TEMPO INTEGRAL - Mas Leonel Brizola não se considerava satisfeito pelo que já tinha realizado no RS. Seu projeto de ser presidente foi abortado em março de 1964. Por longos 15 anos, esteve exilado no Uruguai e nos EUA (asilado político por determinação do presidente Jimmy Carter, em 1977). Seu retorno, em 1979, deu-lhe a mesma notoriedade de líder político do trabalhismo, agora em plano nacional. Eleito por duas vezes governador do Rio de Janeiro – 1982 e 1990 –, pôs em prática outro velho sonho: educação em regime integral, onde o aluno entrava nos Centros Integrados de Educação Pública (Cieps) pela manhã e só saía no final da tarde, recebendo educação escolar, alimentar e esportiva, numa concepção pedagógica do professor Darcy Ribeiro. Nos seus dois mandatos, Leonel Brizola construiu 515 Cieps, os quais foram abandonados por outros governadores porque se tratava de um projeto educacional insuportável para qualquer político. Afinal de contas, Leonel Brizola não poderia ser transformado num gênio político que pensava nas próximas gerações do país que ele tanto amava.

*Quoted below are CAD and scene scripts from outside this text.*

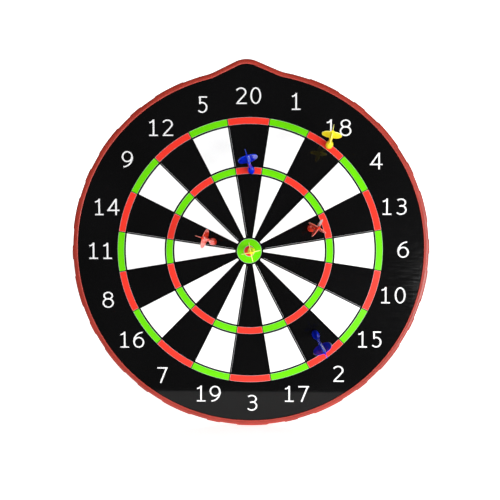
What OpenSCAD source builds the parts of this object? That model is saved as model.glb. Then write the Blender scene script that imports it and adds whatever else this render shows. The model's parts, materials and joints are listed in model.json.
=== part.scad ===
// Wall-hung magnetic dartboard with six magnetic darts.
// Millimetres. +Z is up, the wall is the plane y = 0 and the printed face looks towards -Y.
// The origin is the point on the wall where a hook carries the hanging ring.

/* [Board] */
// Radius of the round part of the board, over the rim wall
board_r = 228.6; // [224:0.2:240]
// Height of the bull above the centre of the round outline, negative is below it
bull_offset = -2; // [-4:0.5:0]
// Height of the peak's tip above the top of the round outline
peak_h = 13; // [9:0.5:16]
// Turn of the board and its rim against the printed face, anticlockwise from the front, in degrees
outline_turn = 1; // [-2:0.1:2]
// Slope of the peak's flanks, in degrees
peak_slope = 24.5; // [22:0.5:28]
// Radius of the peak's rounded tip
peak_tip_r = 33; // [25:1:40]
// Radius of the hollow shoulders where the peak runs into the circle
shoulder_r = 60; // [40:5:90]
// Thickness of the fibre core board
core_t = 4; // [3:0.5:8]
// Thickness of the steel sheet that the darts hold on to
steel_t = 0.4; // [0.3:0.1:0.8]
// Thickness of the glossy black face film, and of the back cover
film_t = 0.3; // [0.2:0.1:0.5]
// Thickness of the printed inks
ink_t = 0.12; // [0.1:0.02:0.2]

/* [Rim] */
// Thickness of the moulded rim's outer wall
rim_wall = 1.6; // [1.2:0.1:2.2]
// Width of the rim's front lip, from the wall's outside
front_lip = 6.3; // [5:0.1:9]
// Width of the rim's back lip, from the wall's outside
back_lip = 7.5; // [6:0.5:9]
// Thickness of the front lip
front_lip_t = 1.6; // [1.2:0.1:2.4]
// Thickness of the back lip
back_lip_t = 1.4; // [1:0.1:2]
// Number of long and short grip pads round the rim, of each
grip_pairs = 14; // [10:1:18]
// How far the grip pads stand out of the wall
grip_h = 0.9; // [0.5:0.1:1.5]
// Angle that a long grip pad covers
long_grip = 10.2; // [8:0.2:11]
// Angle that a short grip pad covers
short_grip = 4.4; // [3:0.2:6]
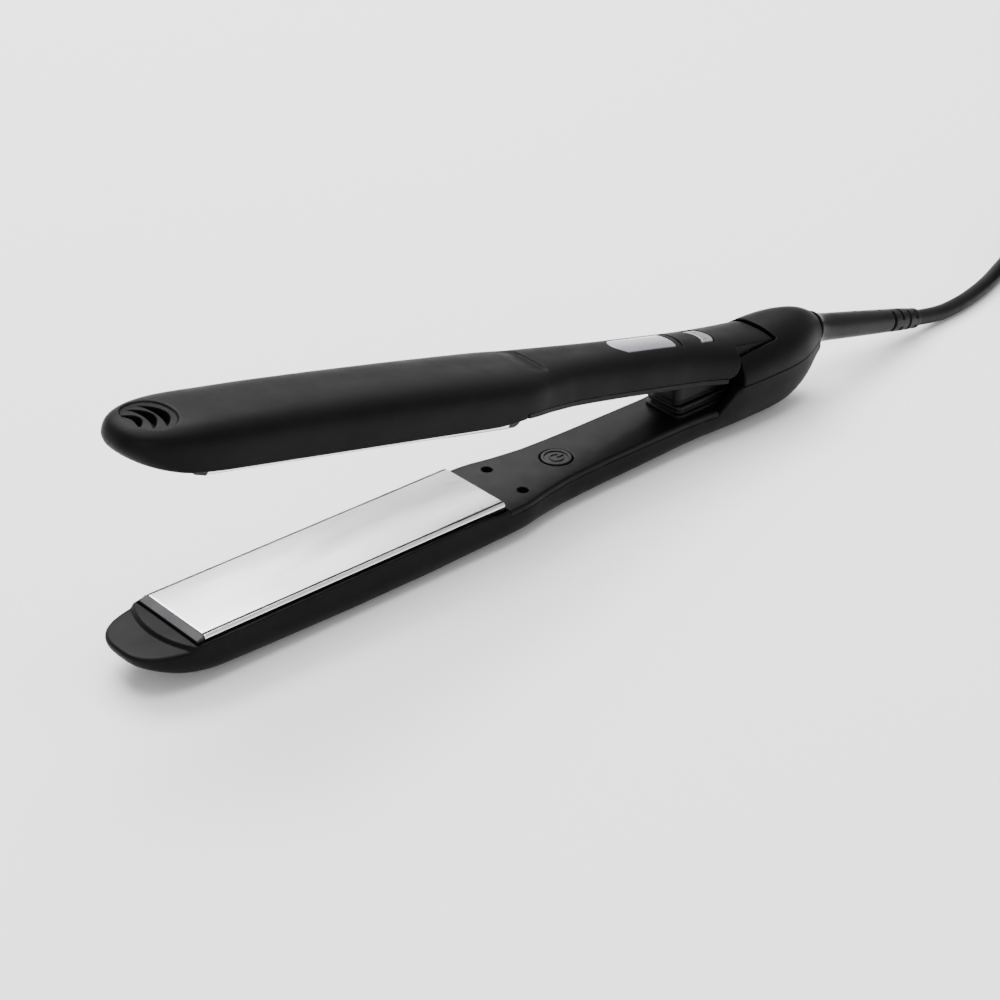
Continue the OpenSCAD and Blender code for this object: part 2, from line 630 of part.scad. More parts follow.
module plug_pins() color(steel)
  for (y = [-9.5, 9.5]) translate([plug_x + 36, y, plug_z]) rotate([0, 90, 0]) {
    cylinder(r = 2, h = 18, $fn = 32);
    translate([0, 0, 18]) cylinder(r1 = 2, r2 = 1.2, h = 1, $fn = 32);
  }

lower_arm_shell();
lower_inner_cover();
lower_cover_screws();
lower_plate_cushions();
lower_plate_carrier();
lower_heating_plate();
lower_heater();
lower_heater_clip();
lower_temperature_sensor();
lower_heater_leads();
power_button();
power_switch();
power_board();
hinge_housing_cover();
housing_screws();
hinge_bracket();
hinge_pin();
opening_spring();
spring_boot();
arm_link_wires();
swivel_socket();
swivel_ball();
strain_relief();
upper_arm_shell();
upper_inner_cover();
upper_cover_screws();
upper_plate_cushions();
upper_plate_carrier();
upper_heating_plate();
upper_heater();
upper_heater_clip();
upper_temperature_sensor();
upper_heater_leads();
hinge_bushes();
display_window();
display_module();
control_board();
temperature_rocker();
rocker_switches();
power_cord();
cord_hank();
cord_tie();
cord_tail();
plug_body();
plug_pins();
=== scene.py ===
# Looks of the hair straightener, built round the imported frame.
import math

import bpy
import numpy as np
from mathutils import Matrix, Vector


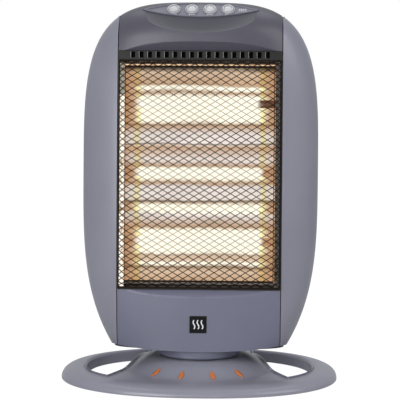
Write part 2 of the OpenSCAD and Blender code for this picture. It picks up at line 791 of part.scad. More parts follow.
module arm_screws() color("silver") for (a = [0:90:270]) rotate(a) translate([post_radius - 1.6, 0, 0]) {
    translate([0, 0, post_top - 5]) cylinder(h = arm_top - post_top + 5.1, r = 0.75, $fn = 16);
    translate([0, 0, arm_top]) cylinder(h = 0.8, r = 1.3, $fn = 16);
}

// Swing drive inside the body ------------------------------------------------

module above_floor() difference() {
    children();
    in_body() box([-far, -far, -far], [far, far, floor_top]);
}

module motor_ears() for (s = [-1, 1]) translate([motor_x, s * bracket_y, 0]) children();

module motor_bracket() color("silver") difference() {
    above_floor() {
        translate([motor_x - bracket_width / 2, -bracket_y - 6, bracket_z])
            cube([bracket_width, 2 * bracket_y + 12, motor_z - bracket_z]);
        motor_ears() translate([0, 0, body_foot_z - 10])
            cylinder(h = bracket_z - body_foot_z + 10.5, r = 4.5);
    }
    translate([motor_x, 0, 0]) cylinder(h = far, r = 9);
    motor_ears() translate([0, 0, bracket_z - 8]) cylinder(h = far, r = 1.6);
}

module swing_motor() color([0.75, 0.75, 0.72]) difference() {
    union() {
        translate([motor_x, 0, motor_z]) cylinder(h = motor_height, r = motor_radius);
        translate([motor_x, 0, bracket_z + 0.3]) cylinder(h = 3, r = 8);
        motor_ears() translate([0, 0, motor_z]) cylinder(h = 1.5, r = 5);
        translate([motor_x - 4, -bracket_y, motor_z]) cube([8, 2 * bracket_y, 1.5]);
    }
    translate([motor_x, 0, 0]) cylinder(h = motor_z + 6, r = 3 + running);
    motor_ears() cylinder(h = far, r = 1.6);
}

module motor_screws() color("silver") motor_ears() translate([0, 0, motor_z + 1.5]) screw(8, 1.5, 2.8, 1.8);

module crank() color([0.9, 0.9, 0.9]) {
    translate([motor_x, 0, crank_bottom]) cylinder(h = motor_z + 5 - crank_bottom, r = 3);
    translate([motor_x, 0, crank_bottom]) cylinder(h = crank_top - crank_bottom, r = 9);
    translate([motor_x - 5, -crank_throw, crank_bottom]) cube([10, crank_throw, crank_top - crank_bottom]);
    translate([motor_x, -crank_throw, crank_bottom]) cylinder(h = crank_top - crank_bottom, r = eye_radius);
    translate([motor_x, -crank_throw, link_bottom - 0.6])
        cylinder(h = crank_bottom - link_bottom + 1, r = 2.4);
    translate([motor_x, -crank_throw, link_bottom - 1.8]) cylinder(h = 1.4, r = 3.8);
}

module drive_link() color([0.9, 0.9, 0.9]) {
    span = [motor_x, arm_reach - crank_throw];
    translate([0, -arm_reach, link_bottom]) rotate(atan2(span.y, span.x)) difference() {
        union() {
            for (x = [0, norm(span)]) translate([x, 0, 0])
                cylinder(h = link_top - link_bottom, r = eye_radius);
            translate([0, -link_half, 0]) cube([norm(span), 2 * link_half, link_top - link_bottom]);
        }
        translate([0, 0, -1]) cylinder(h = 10, r = 3 + running);
        translate([norm(span), 0, -1]) cylinder(h = 10, r = 2.4 + running);
    }
}

// Controls ---------------------------------------------------------------------

module control_plate() color(plastic) in_body() on_panel() difference() {
    translate([0, 0, -panel_depth]) linear_extrude(panel_depth) lens(2 * panel_half_width, panel_length);
    translate([0, 0, -panel_depth - 1]) linear_extrude(panel_depth - 2)
        lens(2 * panel_half_width - 30, panel_length - 2 * skirt - 1);
    translate([0, 0, -1]) linear_extrude(2) lens(2 * panel_half_width - 10, panel_length - 2.5);
    for (x = button_xs) translate([x, 0, -far / 2]) cylinder(h = far, r = button_radius + running);
}

module button_collars() color("silver") in_body() on_panel() for (x = button_xs)
    translate([x, 0, -1]) tube(2.2, button_radius + collar_width, button_radius + running);

module button(k) color([0.8, 0.8, 0.82]) in_body() on_panel() translate([button_xs[k - 1], 0, 0]) {
    difference() {
        translate([0, 0, -3]) cylinder(h = button_height + 3, r = button_radius);
        translate([0, 0, button_height + 18.6]) sphere(r = 20, $fn = 96);
    }
    translate([0, 0, switch_face - 1.5]) cylinder(h = -switch_face, r = 2.5);
}

module button_1() button(1);
module button_2() button(2);
module button_3() button(3);
module button_4() button(4);

module button_spring(k) color("silver") in_body() on_panel() translate([button_xs[k - 1], 0, switch_face])
    spring(4.6, -3 - switch_face, 3);

module button_spring_1() button_spring(1);
module button_spring_2() button_spring(2);
module button_spring_3() button_spring(3);
module button_spring_4() button_spring(4);

module switch_block() color([0.12, 0.12, 0.14]) in_body() on_panel() difference() {
    union() {
        translate([-2 * button_pitch, -7, switch_face - 14]) cube([4 * button_pitch, 14, 14]);
        translate([-panel_half_width + 8, -3, switch_face]) cube([2 * panel_half_width - 16, 6, 2]);
    }
    for (x = button_xs) {
        translate([x, 0, switch_face]) cylinder(h = 10, r = 5.6);
        translate([x, 0, switch_face - 1.5 - button_travel - 1]) cylinder(h = 30, r = 2.5 + running);
    }
    for (s = [-1, 1]) translate([s * (panel_half_width - 12), 0, switch_face - 20]) cylinder(h = 40, r = 1.6);
}

module switch_screws() color("silver") in_body() on_panel() for (s = [-1, 1])
    translate([s * (panel_half_width - 12), 0, switch_face]) rotate([180, 0, 0]) screw(1.9, 1.4, 2.6, 1.6);

// Rear and wiring --------------------------------------------------------------

module housing_screws() color("silver") rear_screw_places()
    translate([0, 0, housing_seat]) screw(housing_screw_length, 1.6, 3.8, 2.4);

module handle_cup() color([0.2, 0.2, 0.22]) in_body() difference() {
    back = back_reach * shoulder(handle_z) - 2.5;
    box([-handle_half_width, back - handle_depth, handle_z - handle_half_height],
        [handle_half_width, back, handle_z + handle_half_height]);
    box([-handle_half_width + 2, back - handle_depth + 2, handle_z - handle_half_height + 2],
        [handle_half_width - 2, far, handle_z + handle_half_height - 2]);
}

module terminal_block() color([0.9, 0.9, 0.85]) in_body() difference() {
    box([gland_x - 16, 14, floor_top], [gland_x + 16, 28, floor_top + 12]);
    for (k = [-1:1]) translate([gland_x + 10 * k, 21, floor_top + 4]) cylinder(h = 20, r = 2.5);
}

module cord_gland() color([0.1, 0.1, 0.1]) in_body()
    translate([gland_x, gland_face - 9, gland_z]) rotate([-90, 0, 0]) difference() {
        union() {
            translate([0, 0, -4]) cylinder(h = 4, r = 10, $fn = 6);
            translate([0, 0, -4]) cylinder(h = 16, r = 7);
            translate([0, 0, 9]) cylinder(h = 3, r = 10);
        }
        translate([0, 0, -10]) cylinder(h = 40, r = cable_radius);
    }

// The loom climbs beside the left frame rail, from the terminal block to the switch block.
loom_route = [[-60, 21, 19], [-60, 22, 26], [-64, 24, 36], [-72, 25, 50], [-80, 24, 66], [-86, 20, 90],
    [-88, 14, 130], [-88, 12, 180], [-88, 12, 240], [-88, 12, window_top - 72],
    [-84, 13, window_top - 32], [-76, 12, window_top - 6], [-62, 8, window_top + 12],
    [-50, 2, window_top + 24], [-40, -6, window_top + 30]];

module wiring_loom() color([0.15, 0.15, 0.15]) in_body() sweep(loom_route, 2.5, 8);

base_shell();
base_cover();
base_cover_screws();
rubber_feet();
leaf_inlays();
glide_ring();
swivel_post();
post_screws();
retaining_ring();
drive_arm();
arm_screws();
tip_switch();
tip_plunger();
tip_spring();
turntable();
turntable_screws();
floor_plate();
frame_rail_left();
frame_rail_right();
rear_shell();
side_panel_left();
side_panel_right();
upper_cover();
lower_cover();
badge_plate();
window_frame();
guard_mesh();
reflector();
end_plate_left();
end_plate_right();
lamp_upper();
lamp_middle();
lamp_lower();
filaments();
lamp_caps();
lamp_clips();
heat_shield();
thermal_cutout();
control_plate();
button_collars();
switch_block();
switch_screws();
button_1();
button_2();
button_3();
button_4();
button_spring_1();
button_spring_2();
button_spring_3();
button_spring_4();
swing_motor();
motor_bracket();
motor_screws();
crank();
drive_link();
housing_screws();
handle_cup();
terminal_block();
cord_gland();
wiring_loom();
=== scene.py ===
"""Looks of a free-standing halogen heater: finishes, fine shapes, lit lamps, camera and light."""

from math import asin, ceil, copysign, cos, hypot, pi, radians, sin, sqrt, tan

import bpy
import numpy as np
from mathutils import Matrix, Vector


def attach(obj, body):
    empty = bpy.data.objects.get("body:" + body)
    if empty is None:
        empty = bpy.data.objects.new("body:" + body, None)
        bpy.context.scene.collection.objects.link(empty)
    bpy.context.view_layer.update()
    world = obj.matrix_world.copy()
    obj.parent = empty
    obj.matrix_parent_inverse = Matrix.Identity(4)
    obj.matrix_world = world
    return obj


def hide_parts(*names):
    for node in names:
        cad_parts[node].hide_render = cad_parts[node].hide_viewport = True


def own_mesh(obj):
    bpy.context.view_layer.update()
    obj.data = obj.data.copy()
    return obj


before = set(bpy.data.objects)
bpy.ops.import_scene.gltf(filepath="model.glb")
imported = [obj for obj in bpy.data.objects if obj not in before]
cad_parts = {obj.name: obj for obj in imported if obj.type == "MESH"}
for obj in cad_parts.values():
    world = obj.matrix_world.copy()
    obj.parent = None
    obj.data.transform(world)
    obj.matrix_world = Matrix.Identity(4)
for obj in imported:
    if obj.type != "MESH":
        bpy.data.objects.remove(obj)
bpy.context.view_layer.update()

# Sizes, in metres, most of them as the construction has them ----

MM = 0.001
LEAN = radians(5)
FOOT_Z = 37.5 * MM
BODY_W = 149 * MM
FOOT_W = 108 * MM
BODY_H = 438 * MM
WIDEST_Z = 228 * MM
FRONT = 62 * MM
FRONT_DRAW = 6 * MM
BACK = 50 * MM
SHOULDER = 50 * MM
PLAN_POWER = 2.6
TOP_POWER = 3.6
SHOULDER_POWER = 2.2
FOOT_POWER = 3.5
OVAL_POWER = 2.25
WALL = 2.5 * MM
GAP = 0.4 * MM
SEAM_ROOM = 0.7 * MM
PART_Y = 8 * MM
REAR_FOOT = 5 * MM
FOOT_RISE = 6 * MM
SEAM_X = 102.5 * MM
COVER_HALF = SEAM_X - GAP / 2 - SEAM_ROOM
WINDOW_LOW = 76.7 * MM
WINDOW_TOP = 374 * MM
WINDOW_FACE = 50 * MM
LEDGE_FRONT = WINDOW_FACE + 1.6 * MM
LEDGE_DEPTH = 12 * MM
VENT_LOW = WINDOW_TOP - 10 * MM
VENTS = 17
VENT_PITCH = 10.45 * MM
VENT_WIDTH = 5.4 * MM

PANEL_Y = -36 * MM
PANEL_Z = BODY_H - 11.7 * MM
PANEL_TILT = radians(47)
PANEL_HALF = 73 * MM
PANEL_LENGTH = 28 * MM
PANEL_DEPTH = 10 * MM
SCOOP_HALF = PANEL_HALF - 4 * MM
SCOOP_TOP = PANEL_Z - 8 * MM
SCOOP_DROP = 23 * MM
SCOOP_LIP = 2 * MM
SCOOP_POWER = 0.85
BUTTONS = 4
BUTTON_R = 6.9 * MM
BUTTON_HOLE = BUTTON_R + 0.3 * MM
COLLAR = 1.5 * MM
BUTTON_PITCH = 22.6 * MM
BUTTON_HIGH = 3.2 * MM
STEM_R = 2.5 * MM
CAP_FOOT = -3 * MM
SWITCH_FACE = -PANEL_DEPTH - 2 * MM
STEM_END = SWITCH_FACE - 1.5 * MM
SPRING_R = 4.6 * MM
SPRING_WIRE = 0.5 * MM
BADGE_Z = 34.5 * MM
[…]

COLLARES TAMBÉM FEZ - A exemplo de Brizola, Alceu Collares, em duas vezes na sua carreira política também seguiu o modelo educacional de seu líder. Como prefeito (1986 a 1989), construiu 16 prédios dentro do projeto de educação integral e como governador (1991 a 1995), 90 Cieps (conhecidos como Ciems). Também não teve a sua obra continuada por governantes que assumiram logo após ter deixado a prefeitura (Olívio Dutra) e o Palácio Piratini (Antônio Britto). Tanto Brizola como Collares, com acertos e erros, comuns a qualquer governante, não tiveram sorte em seus sonhos mais acertados e que, certamente, estariam proporcionando nos dias de hoje menos crimes, menos ignorância e menos desigualdade social para gaúchos e brasileiros. Afinal de contas, uma geração inteira já teria sido formada nas escolas de educação integral de Brizola e Collares.